A common pattern is to keep short-term high-frequency backups for transactional systems, medium-term standard backups for active project documents, and low-cost archive storage for completed project records. Deduplication, lifecycle policies, and selective replication can help, but they must be tested against restore requirements. Archive tiers that save money yet add days to retrieval may be unsuitable for active claims or audit scenarios.
- Align retention to business and legal need instead of using one default period for all modules
- Use archive tiers for closed-project records with low retrieval frequency
- Avoid replicating noncritical transient data across regions unless required
- Review backup frequency for low-change systems to reduce unnecessary snapshots
- Separate production recovery copies from long-term compliance archives for clearer cost control
- Forecast storage growth based on project volume, image capture practices, and document retention obligations
Cloud migration considerations for backup governance
Many construction firms modernize ERP in phases. Financials may move first, while project management, document repositories, or custom reporting remain in legacy hosting. During this transition, backup governance must span hybrid infrastructure. Otherwise, recovery plans become fragmented and difficult to execute under pressure.
Migration planning should include backup policy mapping from source to target platforms, validation of retention continuity, and clear cutover rules for when legacy backups can be retired. Teams should also account for data format changes, schema transformations, and application dependency shifts that affect restore procedures.

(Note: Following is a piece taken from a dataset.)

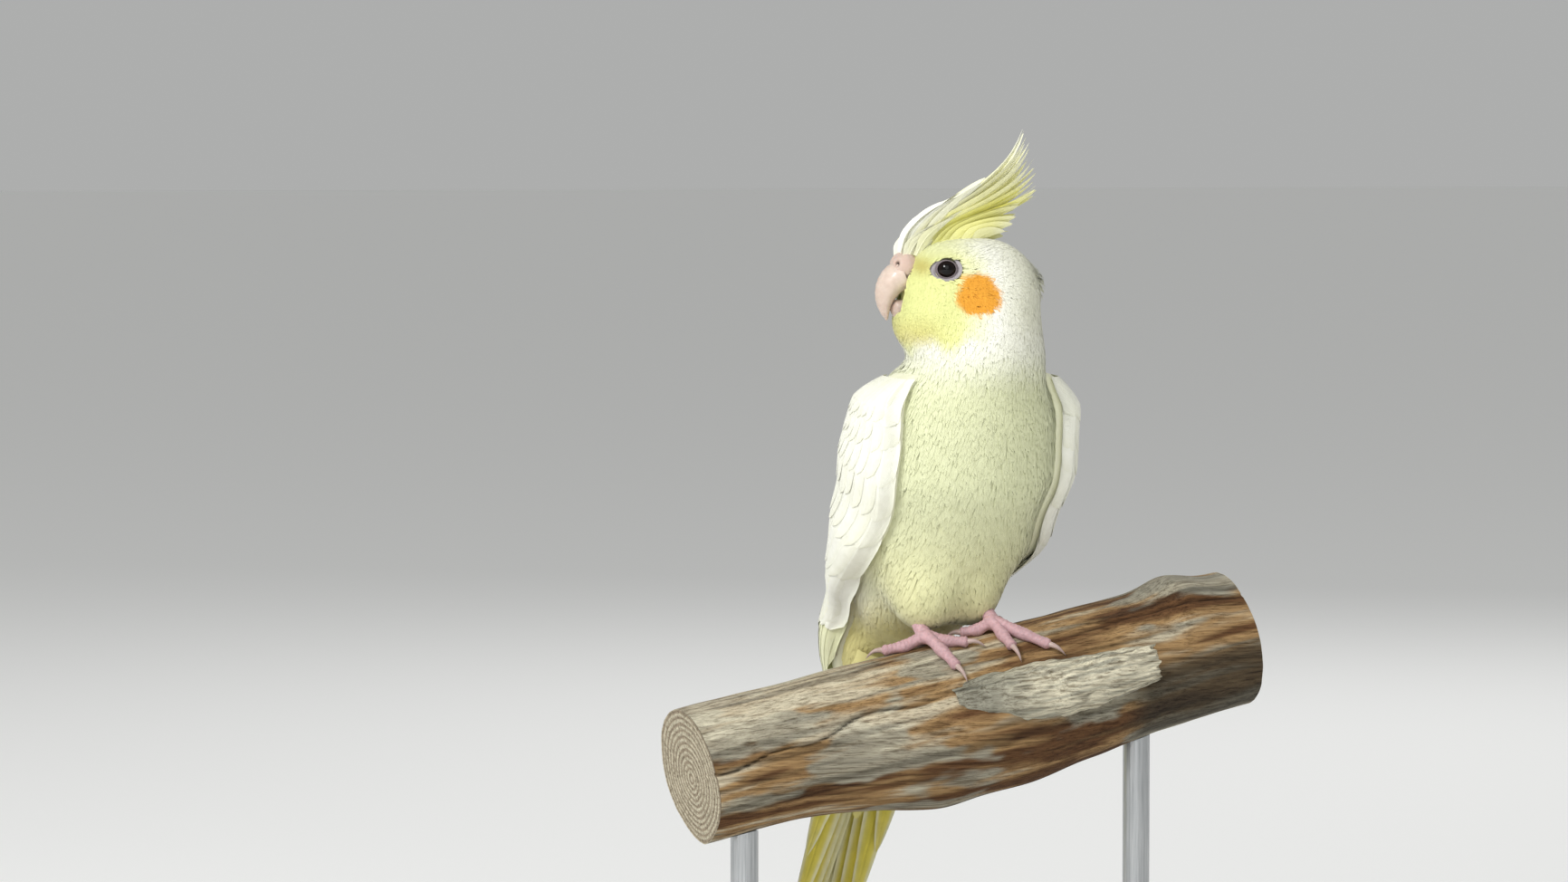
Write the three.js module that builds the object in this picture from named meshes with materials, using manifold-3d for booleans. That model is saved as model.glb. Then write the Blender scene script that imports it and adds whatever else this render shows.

- Inventory legacy backup jobs and map them to cloud-native policy equivalents
- Preserve chain of custody for regulated financial and payroll records during migration
- Test restore procedures before and after cutover to confirm functional continuity
- Retain migration snapshots long enough to support rollback and reconciliation
- Document ownership changes between legacy infrastructure teams and cloud platform teams
Enterprise deployment guidance for CTOs and infrastructure teams
For most enterprises, the right operating model is a centralized governance framework with decentralized execution. Platform teams define backup standards, security controls, tagging models, and recovery testing requirements. Application and ERP teams then implement those standards within approved architectural patterns. This balances consistency with the practical realities of module-specific recovery needs.
A useful rollout sequence is to classify workloads, define recovery tiers, automate policy deployment, isolate backup administration, and then establish recurring restore drills. Governance should be reviewed after major ERP upgrades, tenant model changes, acquisitions, or cloud hosting shifts. Backup policy is not static in a growing construction business.
The most effective programs treat backup governance as part of cloud scalability and reliability engineering. As project volume, document storage, and integration complexity increase, the backup model must scale without losing visibility or control. That requires architecture discipline, automation, and regular validation rather than one-time configuration.